Sorry to ask many questions, but if I use prior normal(0, 5) for phi in the original model, how can I set the prior for the reparameterized model?

Thank you!

You can always compare a set of draws. Or just look at the posterior means and standard deviations. These should be the same to within MCMC standard error for the two models.

[edit: realized you could do this with direct transform or user-defined inverse normal density more cleanly.]

Direct transform

You can just do the matching transform directly in Stan, which is probably easiest!

parameters {
  real phi;
}
transformed parameters {
  real inv_phi = inv(phi);
}
model {
  phi ~ normal(0, 5);
}

and then you just use inv_phi as you would otherwise.

Reparameterization approach

If the new model uses inv_phi = 1 / phi, then you just need to account for the change of variables and use inverse_normal(inv_phi | 0, 5). We don’t have an inverse normal, but we can apply the usual rules. If X \sim \textrm{normal}(\mu, \sigma) and Y = f(X) = 1 / X, we have

P_Y(y) = P_X(f^{-1}(y)) \cdot \left| \frac{\text{d}}{\text{d}y} f^{-1}(y)\right|,

and note that f^{-1}(y) = 1 / y (a function that it’s own inverse is called an “involution”), so that

\frac{\text{d}}{\text{d}y} f^{-1}(y) = \frac{\text{d}}{\text{d}y} 1/y = \frac{\text{d}}{\text{d}y} y^{-1} = -y^{-2}.

We started with p_X(x) = \textrm{normal}(x \mid 0, 5), so we get

p_Y(y) = \textrm{normal}(1 / y \mid 0, 5) \cdot \left| -y^{-2} \right|.

In Stan, using the fact that

\log \left| -y^{-2} \right| = \log y^{-2} = -2 \cdot \log(y),

we can code the inverse normal as follows

1 / inv_phi ~ normal(0, 5);
target += 2 * log(y);

We could just pack that up into a distribution as a function,

functions {
  real inv_normal(real y, real mu, real sigma) {
    return normal_lpdf(1 / y, mu, sigma) + 2 * log(y);
  }
}

and then use

inv_phi ~ inv_normal(0, 5);
1 Like

Thank you, Bob. Your answer was so helpful! I will check the posterior and reach out again if there seems to be a problem. Thank you also for the information about the prior.

@Bob_Carpenter

By comparing the two models (original and reparameterized models), I realized that the posterior for the effect for c (this was a regression coefficient for the survey month on y) is slightly different between the two models.
I used the prior transform method you taught me in the previous comment.

In this case, which should I choose? Is it right to choose the one with larger n_eff?
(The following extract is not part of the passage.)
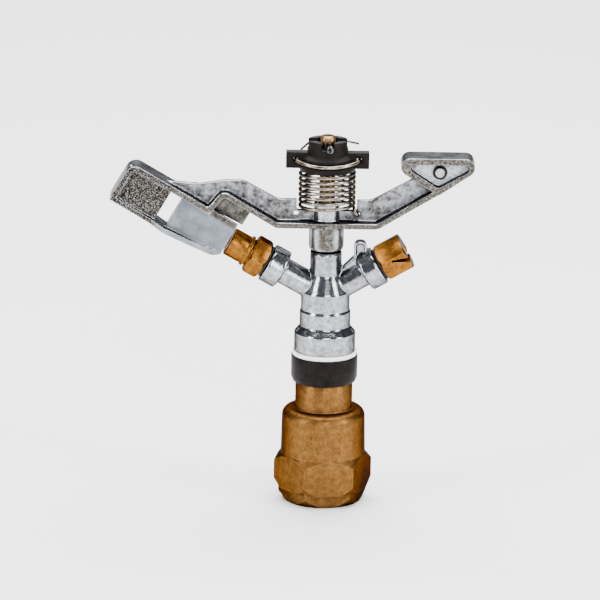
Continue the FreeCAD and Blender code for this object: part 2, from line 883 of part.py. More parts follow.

Or is there any other criterion to choose a better model?

Original model result:


Reparameterized model result:

Thank you for your help!

If both models are fitting properly, the only difference should be variance from sampling as reflected in the Monte Carlo standard error (MCSE). So you should see the estimates are roughly within +/- 2 standard errors of each other (4 standard errors total). Often a centered parameterization will have issues such that it doesn’t mix properly. So if they’re close, I’d trust the reparameterized one with larger effective sample size (assuming that is the reparameterized one).

If you’re worried about model specification, you can simulate data and fit and then validate with simulation based calibration checks. You can also just do a few iterations of SBC to informally evaluate (that is, simulate data from model, then fit and make sure that estimates are close to simulated parameters within uncertainty (standard deviation, not standard error for this)).

Yes. The whole point of the reparameterization is to generate a larger effective sample size more efficiently and robustly.

1 Like

Thank you very much, Bob.
As you infered, the reparameterized one had much larger n_eff for all parameters. Additionally, the estimates are roughly within the plus minus twice the errors. So I would go with the reparameterized one. Thank you also for the detailed information on the calibration check, I will try that.